*To do*
Quote every line of the material beneath this one.

*Stored data*
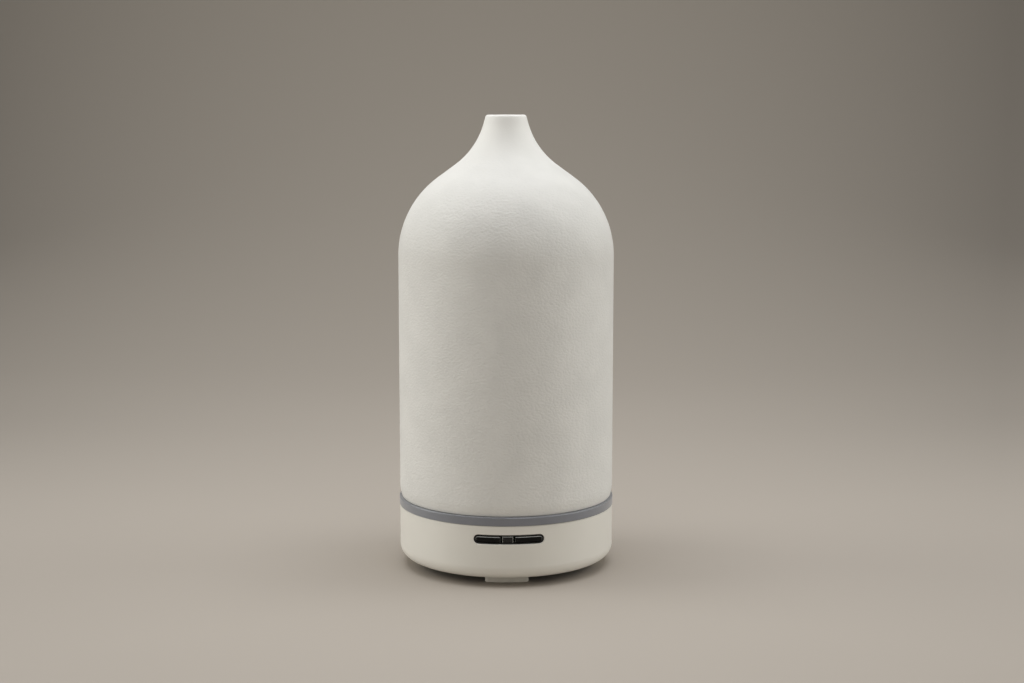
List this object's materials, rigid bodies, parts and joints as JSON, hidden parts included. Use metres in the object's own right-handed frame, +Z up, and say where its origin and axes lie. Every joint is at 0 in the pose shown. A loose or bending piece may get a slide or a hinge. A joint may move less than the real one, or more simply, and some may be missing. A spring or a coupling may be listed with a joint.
{
  "type": "essential oil diffuser",
  "caption": "Ultrasonic essential oil diffuser: white textured ceramic bottle-shaped cover over a water tank, on a cream base with a light ring and a slot of black keys.",
  "frame": {"origin": "on the table under the middle of the object, at the underside of the feet", "axes": "+Z up along the object's axis, -Y out through the control window, +Y out through the power inlet, +X to the right seen from the window"},
  "size_m": [0.091, 0.091, 0.19],
  "materials": {
    "bisque_ceramic": "matt, slip-textured white stoneware",
    "cream_plastic": "satin moulded ABS",
    "frosted_acrylic": "frosted translucent light guide",
    "tank_plastic": "satin moulded polypropylene",
    "mist_cover_plastic": "translucent polypropylene",
    "foot_rubber": "soft cream elastomer",
    "gloss_black": "polished black",
    "smoked_lens": "smoked clear",
    "black_plastic": "satin black glass-filled",
    "circuit_board": "green solder mask",
    "chip_black": "moulded epoxy",
    "screw_steel": "zinc plated",
    "heat_sink_alloy": "extruded",
    "contact_brass": "nickel-free brass",
    "disc_silver": "silvered piezo ceramic",
    "seal_silicone": "silicone",
    "core_ferrite": "ferrite and lacquered wire",
    "capacitor_can": "sleeved can",
    "led_package": "white package, clear resin",
    "connector_white": "nylon",
    "lead_insulation": "PVC",
    "stator_steel": "laminated core and copper"
  },
  "bodies": {
    "base": {"air_duct": "black_plastic", "base_shell": "cream_plastic", "board_screws": "screw_steel", "bottom_cover": "black_plastic", "bottom_screws": "screw_steel", "capacitor_large": "capacitor_can", "capacitor_small": "capacitor_can", "clamp_screws": "screw_steel", "connector_fan": "connector_white", "connector_keys": "connector_white", "connector_led": "connector_white", "connector_transducer": "connector_white", "control_chip": "chip_black", "dc_jack": "black_plastic", "driver_board": "circuit_board", "fan_bearing": "contact_brass", "fan_frame": "black_plastic", "fan_lead": "lead_insulation", "fan_screws": "screw_steel", "fan_stator": "stator_steel", "foot_back": "foot_rubber", "foot_front": "foot_rubber", "foot_left": "foot_rubber", "foot_right": "foot_rubber", "heat_sink": "heat_sink_alloy", "indicator_window": "smoked_lens", "inductor": "core_ferrite", "jack_contact": "contact_brass", "jack_pin": "contact_brass", "key_board": "circuit_board", "key_board_screws": "screw_steel", "key_frame": "black_plastic", "key_lead": "lead_insulation", "led_board": "circuit_board", "led_chips": "led_package", "led_lead": "lead_insulation", "light_ring": "frosted_acrylic", "light_switch": "chip_black", "mist_switch": "chip_black", "power_transistor": "chip_black", "status_led": "led_package", "tank": "tank_plastic", "transducer_clamp": "black_plastic", "transducer_disc": "disc_silver", "transducer_lead": "lead_insulation", "transducer_seal": "seal_silicone"},
    "cover": {"ceramic_cover": "bisque_ceramic"},
    "inner_cover_body": {"inner_cover": "mist_cover_plastic"},
    "light_key_body": {"light_key": "gloss_black"},
    "mist_key_body": {"mist_key": "gloss_black"},
    "fan_rotor_body": {"fan_rotor": "black_plastic", "fan_shaft": "screw_steel"}
  },
  "joints": [
    {"name": "cover_lift", "type": "slide", "parent": "base", "child": "cover", "axis": [0, 0, 1], "range_m": [0, 0.16]},
    {"name": "inner_cover_lift", "type": "slide", "parent": "base", "child": "inner_cover_body", "axis": [0, 0, 1], "range_m": [0, 0.06]},
    {"name": "light_key_press", "type": "slide", "parent": "base", "child": "light_key_body", "axis": [0, 1, 0], "range_m": [0, 0.0004], "stiffness_N_per_m": 1200},
    {"name": "mist_key_press", "type": "slide", "parent": "base", "child": "mist_key_body", "axis": [0, 1, 0], "range_m": [0, 0.0004], "stiffness_N_per_m": 1200},
    {"name": "fan_spin", "type": "hinge", "parent": "base", "child": "fan_rotor_body", "pos_m": [-0.017, 0, 0.011], "axis": [0, 0, 1], "continuous": true}
  ]
}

*Expected answer*
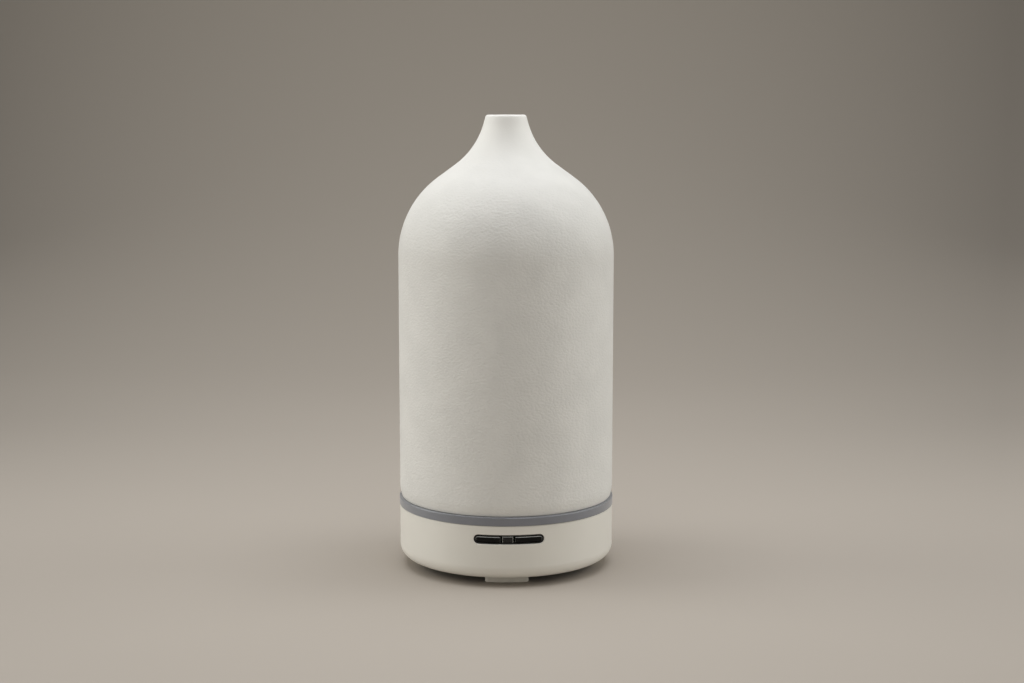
List this object's materials, rigid bodies, parts and joints as JSON, hidden parts included. Use metres in the object's own right-handed frame, +Z up, and say where its origin and axes lie. Every joint is at 0 in the pose shown. A loose or bending piece may get a slide or a hinge. A joint may move less than the real one, or more simply, and some may be missing. A spring or a coupling may be listed with a joint.
{
  "type": "essential oil diffuser",
  "caption": "Ultrasonic essential oil diffuser: white textured ceramic bottle-shaped cover over a water tank, on a cream base with a light ring and a slot of black keys.",
  "frame": {"origin": "on the table under the middle of the object, at the underside of the feet", "axes": "+Z up along the object's axis, -Y out through the control window, +Y out through the power inlet, +X to the right seen from the window"},
  "size_m": [0.091, 0.091, 0.19],
  "materials": {
    "bisque_ceramic": "matt, slip-textured white stoneware",
    "cream_plastic": "satin moulded ABS",
    "frosted_acrylic": "frosted translucent light guide",
    "tank_plastic": "satin moulded polypropylene",
    "mist_cover_plastic": "translucent polypropylene",
    "foot_rubber": "soft cream elastomer",
    "gloss_black": "polished black",
    "smoked_lens": "smoked clear",
    "black_plastic": "satin black glass-filled",
    "circuit_board": "green solder mask",
    "chip_black": "moulded epoxy",
    "screw_steel": "zinc plated",
    "heat_sink_alloy": "extruded",
    "contact_brass": "nickel-free brass",
    "disc_silver": "silvered piezo ceramic",
    "seal_silicone": "silicone",
    "core_ferrite": "ferrite and lacquered wire",
    "capacitor_can": "sleeved can",
    "led_package": "white package, clear resin",
    "connector_white": "nylon",
    "lead_insulation": "PVC",
    "stator_steel": "laminated core and copper"
  },
  "bodies": {
    "base": {"air_duct": "black_plastic", "base_shell": "cream_plastic", "board_screws": "screw_steel", "bottom_cover": "black_plastic", "bottom_screws": "screw_steel", "capacitor_large": "capacitor_can", "capacitor_small": "capacitor_can", "clamp_screws": "screw_steel", "connector_fan": "connector_white", "connector_keys": "connector_white", "connector_led": "connector_white", "connector_transducer": "connector_white", "control_chip": "chip_black", "dc_jack": "black_plastic", "driver_board": "circuit_board", "fan_bearing": "contact_brass", "fan_frame": "black_plastic", "fan_lead": "lead_insulation", "fan_screws": "screw_steel", "fan_stator": "stator_steel", "foot_back": "foot_rubber", "foot_front": "foot_rubber", "foot_left": "foot_rubber", "foot_right": "foot_rubber", "heat_sink": "heat_sink_alloy", "indicator_window": "smoked_lens", "inductor": "core_ferrite", "jack_contact": "contact_brass", "jack_pin": "contact_brass", "key_board": "circuit_board", "key_board_screws": "screw_steel", "key_frame": "black_plastic", "key_lead": "lead_insulation", "led_board": "circuit_board", "led_chips": "led_package", "led_lead": "lead_insulation", "light_ring": "frosted_acrylic", "light_switch": "chip_black", "mist_switch": "chip_black", "power_transistor": "chip_black", "status_led": "led_package", "tank": "tank_plastic", "transducer_clamp": "black_plastic", "transducer_disc": "disc_silver", "transducer_lead": "lead_insulation", "transducer_seal": "seal_silicone"},
    "cover": {"ceramic_cover": "bisque_ceramic"},
    "inner_cover_body": {"inner_cover": "mist_cover_plastic"},
    "light_key_body": {"light_key": "gloss_black"},
    "mist_key_body": {"mist_key": "gloss_black"},
    "fan_rotor_body": {"fan_rotor": "black_plastic", "fan_shaft": "screw_steel"}
  },
  "joints": [
    {"name": "cover_lift", "type": "slide", "parent": "base", "child": "cover", "axis": [0, 0, 1], "range_m": [0, 0.16]},
    {"name": "inner_cover_lift", "type": "slide", "parent": "base", "child": "inner_cover_body", "axis": [0, 0, 1], "range_m": [0, 0.06]},
    {"name": "light_key_press", "type": "slide", "parent": "base", "child": "light_key_body", "axis": [0, 1, 0], "range_m": [0, 0.0004], "stiffness_N_per_m": 1200},
    {"name": "mist_key_press", "type": "slide", "parent": "base", "child": "mist_key_body", "axis": [0, 1, 0], "range_m": [0, 0.0004], "stiffness_N_per_m": 1200},
    {"name": "fan_spin", "type": "hinge", "parent": "base", "child": "fan_rotor_body", "pos_m": [-0.017, 0, 0.011], "axis": [0, 0, 1], "continuous": true}
  ]
}